An elderly woman claims she grew suspicious of Resnick's bills after receiving statements showing dozens of charges for lesion removal. "I only had five lesions removed in all my visits," the client asserts. "The reason I went to Imagen was for glycolic peels [a facial treatment]." The woman says she notified her insurance company of her concern but has heard nothing back.
Former employees say it was a common practice for Resnick to refer his dermatological patients to Imagen.
"I was going to see Dr. Resnick for acne-medicine prescriptions and special injections but he kept urging me to come to the spa," recalls one former patient. "He told me not to worry, that it would be free. Then I started getting these invoices back from my insurance with charges for things like flat wart removal. Well, I've never had flat warts."
New Times also has obtained a number of pages from Imagen appointment books that list "medically indicated" services, meaning those which are billable to insurance companies. These include a number of procedures that are generally considered to be cosmetic, such as facials, body wraps, massages, and something called "Vichy exfoliation."
Through his attorneys, Lionel Resnick disputes any wrongdoing in his billing for Imagen. "The insurance-fraud allegations are insane," says Richard Sharpstein. "They are a figment of someone's overactive imagination, probably goaded by disgruntled former employees who were terminated because of their own incompetence. It's obvious that, in light of the Mount Sinai situation, the worms are coming out of the woodwork to besmirch the good name of Lionel Resnick."
For those who have known Resnick over the years, however, the most striking aspect of his decision to launch Imagen was his coincident social metamorphosis.
"Lionel was always this quiet fellow, and in the last couple of years he and Fern have undergone this Hollywood transformation," observes one longtime acquaintance. "Their names show up in the social columns. I see Fern on the cover of these upscale magazines looking like Ivana Trump or something. And they've got this wall at Imagen covered with celebrity photos. Them posing with Fabio and that kind of thing. I guess it's all promotions, but I wonder if they haven't gotten a little caught up in the glitz."
Abe Resnick has taken his youngest son's downfall pretty hard. So have his wife Sara, and son Jimmy, who used to proudly and frequently refer to Lionel as "my brother, the doctor."

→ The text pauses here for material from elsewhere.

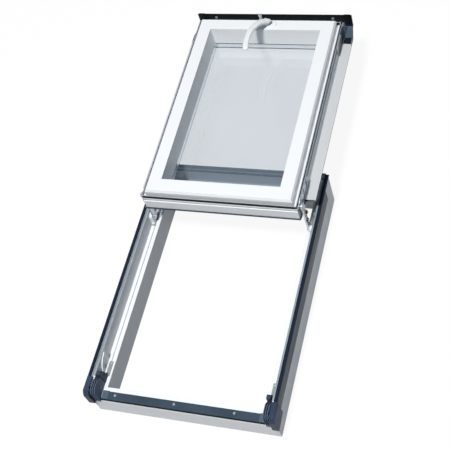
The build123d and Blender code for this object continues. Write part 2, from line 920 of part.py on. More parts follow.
def handle_rose():
    """An oval plate on the lower rail, with a bevelled edge and the hole of the spindle."""
    straight = rose_length - rose_width
    origin = (axis_x + rose_shift[0], axis_y + rose_shift[1], rose_top)
    body = extrude(Plane(origin) * SlotCenterToCenter(straight, rose_width), rose_thickness)
    body = chamfer(body.edges().group_by(Axis.Z)[0], rose_bevel)
    return body - rod_z(spindle_radius + running_clearance, 0, face_height + 1, axis_x, axis_y)


def handle_spindle():
    """The round spindle from the hub of the lever into the rail."""
    top = face_height + spindle_depth - side_clearance
    return rod_z(spindle_radius, hub_top + hub_overlap, top, axis_x, axis_y)


def lever_section(path, t, size):
    """A rounded section square to the path, its long axis level across the sash."""
    tangent = path % t
    level_axis = Vector(1, 0, 0) - tangent * tangent.X
    plane = Plane(origin=path @ t, x_dir=level_axis, z_dir=tangent)
    turns = [radians(360 * (i + 0.5) / lever_sides) for i in range(lever_sides)]
    points = [(lever_width / 2 * size * cos(a), lever_depth / 2 * size * sin(a)) for a in turns]
    return outline(plane, points)


def handle_lever():
    """A round hub and an arched grip that bends over the rail and runs up beside the glass."""
    path = Spline(*((axis_x + x, axis_y + y, hub_top + z) for x, y, z in lever_path))
    grip = loft([lever_section(path, t, size) for t, size in reversed(lever_stations)], ruled=True)
    hub = rod_z(hub_radius, hub_top, hub_seat, axis_x, axis_y)
    hub = chamfer(hub.edges().group_by(Axis.Z)[0], hub_bevel)
    bore = rod_z(spindle_radius + running_clearance, hub_top + hub_overlap - side_clearance, face_height,
                 axis_x, axis_y)
    return hub + grip - bore


def latch_nose():
    """A collar on the spindle with a cranked nose that reaches behind the keeper."""
    low = collar_seat - nose_collar
    start, end = nose_post
    w = nose_width / 2
    lip, inset = nose_tip
    top = nose_height + nose_thickness
    body = block(0, end, -w, w, low, collar_seat)
    body += rod_z(spindle_radius + collar_wall, low, collar_seat, 0, 0)
    body += block(start, end, -w, w, nose_height, collar_seat)
    body += block(start, nose_reach - lip, -w, w, nose_height, top)
    body += block(start, nose_reach, inset - w, w - inset, nose_height, top)
    body -= rod_z(spindle_radius + running_clearance, 0, frame_depth, 0, 0)
    return Pos(axis_x, axis_y, 0) * Rot(0, 0, nose_angle) * body


# The nodes, each in its place with the sash swung over


def swung(shape):
    """Carry a piece from its closed place to the open one: half a turn about the middle of the linkage."""
    return Pos(0, turn_y, turn_z) * Rot(180, 0, 0) * Pos(0, -turn_y, -turn_z) * shape


def pair(name, make):
    shape = make()
    return {name + "_right": shape, name + "_left": left(shape)}


def frame_nodes():
    hinge_pin = frame_pin()
    plate = slot_plate()
    nodes = {
        "frame_pvc": frame_pvc(),
        "frame_gasket": frame_gasket(),
        "head_cladding": head_cladding(),
        "sill_cladding": sill_cladding(),
        "sill_seal": sill_seal(),
        "sill_screws": Compound(sill_screws()),
        "latch_keeper": latch_keeper(),
        "frame_hinge_pins": Compound([hinge_pin, left(hinge_pin)]),
        "slot_plates": Compound([plate, left(plate)]),
    }
    nodes.update(pair("cladding", side_cladding))
    nodes.update(pair("sill_end_plate", sill_end_plate))
    nodes.update(pair("corner_cap", corner_cap))
    nodes.update(pair("bellows", bellows))
    nodes.update(pair("corner_block", corner_block))
    nodes.update(pair("catch_plate", catch_plate))
    nodes.update(pair("catch_hook", catch_hook))
    nodes.update(pair("hinge_shoe", hinge_shoe))
    nodes.update(pair("hinge_bearing", hinge_bearing))
    return nodes


def sash_nodes():
    bolt = hinge_bolt()
    pad = corner_pad()
    pin = channel_pin()
    fixing = skirt_screw()
    nodes = {
        "sash_pvc": sash_pvc(),
        "sash_gasket": sash_gasket(),
        "inner_pane": inner_pane(),
        "outer_pane": outer_pane(),
        "pane_spacer": pane_spacer(),
        "glazing_gasket": glazing_gasket(),
        "cap_seal": cap_seal(),
        "sash_cladding_head": sash_cladding_head(),
        "sash_cladding_skirt": sash_cladding_skirt(),
        "skirt_screws": Compound([fixing, left(fixing)]),
        "corner_pads": Compound([pad, left(pad)]),
        "channel_pins": Compound([pin, left(pin)]),
        "hinge_bolts": Compound([bolt, left(bolt)]),
        "handle_rose": handle_rose(),
        "handle_spindle": handle_spindle(),
        "handle_lever": handle_lever(),
        "latch_nose": latch_nose(),
    }
    nodes.update(pair("sash_cladding", sash_cladding_side))
    nodes.update(pair("corner_plate", corner_plate))
    nodes.update(pair("skirt_end", skirt_end))
    nodes.update(pair("side_guard", side_guard))
    nodes.update(pair("guard_tongue", guard_tongue))
    nodes.update(pair("hinge_channel", hinge_channel))
    nodes.update(pair("spring_clip", spring_clip))
    return {name: swung(shape) for name, shape in nodes.items()}


os.makedirs("parts", exist_ok=True)
centre = Pos(0, -jamb / 2, 0)
everything = frame_nodes()
everything.update(sash_nodes())
everything.update(pair("hinge_arm", hinge_arm))
for name, shape in everything.items():
    export_step(centre * shape, f"parts/{name}.step")
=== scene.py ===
import bpy
import numpy as np
from mathutils import Matrix, Vector


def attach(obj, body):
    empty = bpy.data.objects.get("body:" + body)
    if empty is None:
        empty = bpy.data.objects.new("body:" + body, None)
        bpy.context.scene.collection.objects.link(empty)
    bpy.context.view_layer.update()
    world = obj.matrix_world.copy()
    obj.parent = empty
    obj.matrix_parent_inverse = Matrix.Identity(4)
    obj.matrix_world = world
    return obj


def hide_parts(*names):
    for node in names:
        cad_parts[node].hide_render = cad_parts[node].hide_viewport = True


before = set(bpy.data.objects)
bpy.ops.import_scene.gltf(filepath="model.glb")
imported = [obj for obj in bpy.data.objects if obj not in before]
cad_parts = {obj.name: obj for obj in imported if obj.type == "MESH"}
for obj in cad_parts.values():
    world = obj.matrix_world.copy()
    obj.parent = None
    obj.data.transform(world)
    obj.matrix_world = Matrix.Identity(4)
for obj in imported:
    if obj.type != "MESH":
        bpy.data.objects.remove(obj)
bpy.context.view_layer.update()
scene = bpy.context.scene
scene.view_settings.view_transform = "Standard"

# The studio: the photograph looks down on the window from the sill end and a little from the
# right. A white floor lies under the frame, and one square lamp hangs high above the sill end.
# The air round it is dim and cool, so that the faces turned away from the lamp go blue-grey.

view_right = Vector((0.942375, 0.236837, -0.236299))
view_up = Vector((-0.077763, 0.842019, 0.533814))
view_back = Vector((0.325395, -0.484677, 0.811915))
camera_place = Vector((0.957460, -0.872740, 2.527999))
focal_length = 78.7514
sensor_width = 36.0
camera_reach = 30.0
lamp_place = Vector((0.0, -2.55, 8.4))
lamp_target = Vector((0.0, 0.65, 0.1))
lamp_size = 0.9
lamp_power = 800.0
lamp_colour = (1.0, 0.992, 0.98)
air_tones = ((0.06, (0.175, 0.20, 0.23, 1.0)), (0.5, (0.14, 0.16, 0.185, 1.0)))
air_seen = (1.0, 1.0, 1.0, 1.0)
floor_half = 14.0
floor_drop = 0.001
floor_seen = (0.95, 0.95, 0.95, 1.0)
floor_bounce = (0.15, 0.165, 0.18, 1.0)
floor_glow = 0.92

camera_data = bpy.data.cameras.new("camera")
camera_data.lens = focal_length
camera_data.sensor_width = sensor_width
camera_data.clip_end = camera_reach
camera = bpy.data.objects.new("camera", camera_data)
scene.collection.objects.link(camera)
camera_turn = Matrix((view_right, view_up, view_back)).transposed().to_4x4()
camera.matrix_world = Matrix.Translation(camera_place) @ camera_turn
scene.camera = camera

lamp_data = bpy.data.lights.new("key_lamp", "AREA")
lamp_data.size = lamp_size
lamp_data.energy = lamp_power
lamp_data.color = lamp_colour
lamp = bpy.data.objects.new("key_lamp", lamp_data)
scene.collection.objects.link(lamp)
lamp.location = lamp_place
lamp.rotation_mode = "QUATERNION"
lamp.rotation_quaternion = (lamp_target - lamp_place).to_track_quat("-Z", "Y")


def sum_of(tree, operation, first, second):
    """One sum on two values, each a socket or a number."""
    node = tree.nodes.new("ShaderNodeMath")
    node.operation = operation
    for i, value in enumerate((first, second)):
        if isinstance(value, (int, float)):
            node.inputs[i].default_value = value
        else:
            tree.links.new(value, node.inputs[i])
    return node.outputs[0]


def tinted(tree, factor, first, second):
    """The first colour where the factor is 0 and the second where it is 1, each a colour or a
    socket."""
    node = tree.nodes.new("ShaderNodeMix")
    node.data_type = "RGBA"
    tree.links.new(factor, node.inputs["Factor"])
    for key, colour in (("A", first), ("B", second)):
        if isinstance(colour, tuple):
            node.inputs[key].default_value = colour
        else:
            tree.links.new(colour, node.inputs[key])
    return node.outputs["Result"]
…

"This whole thing has thrown the family into emotional turmoil," says attorney Richard Sharpstein. "To see his youngest son and his own name smeared in the paper has killed Abe. Here's a man who survived World War II and the political turmoil in Cuba, who's had to build his life up from scratch twice. He's a very proud man. And he feels a great amount of pride in Lionel, who went out there and made his name on his own."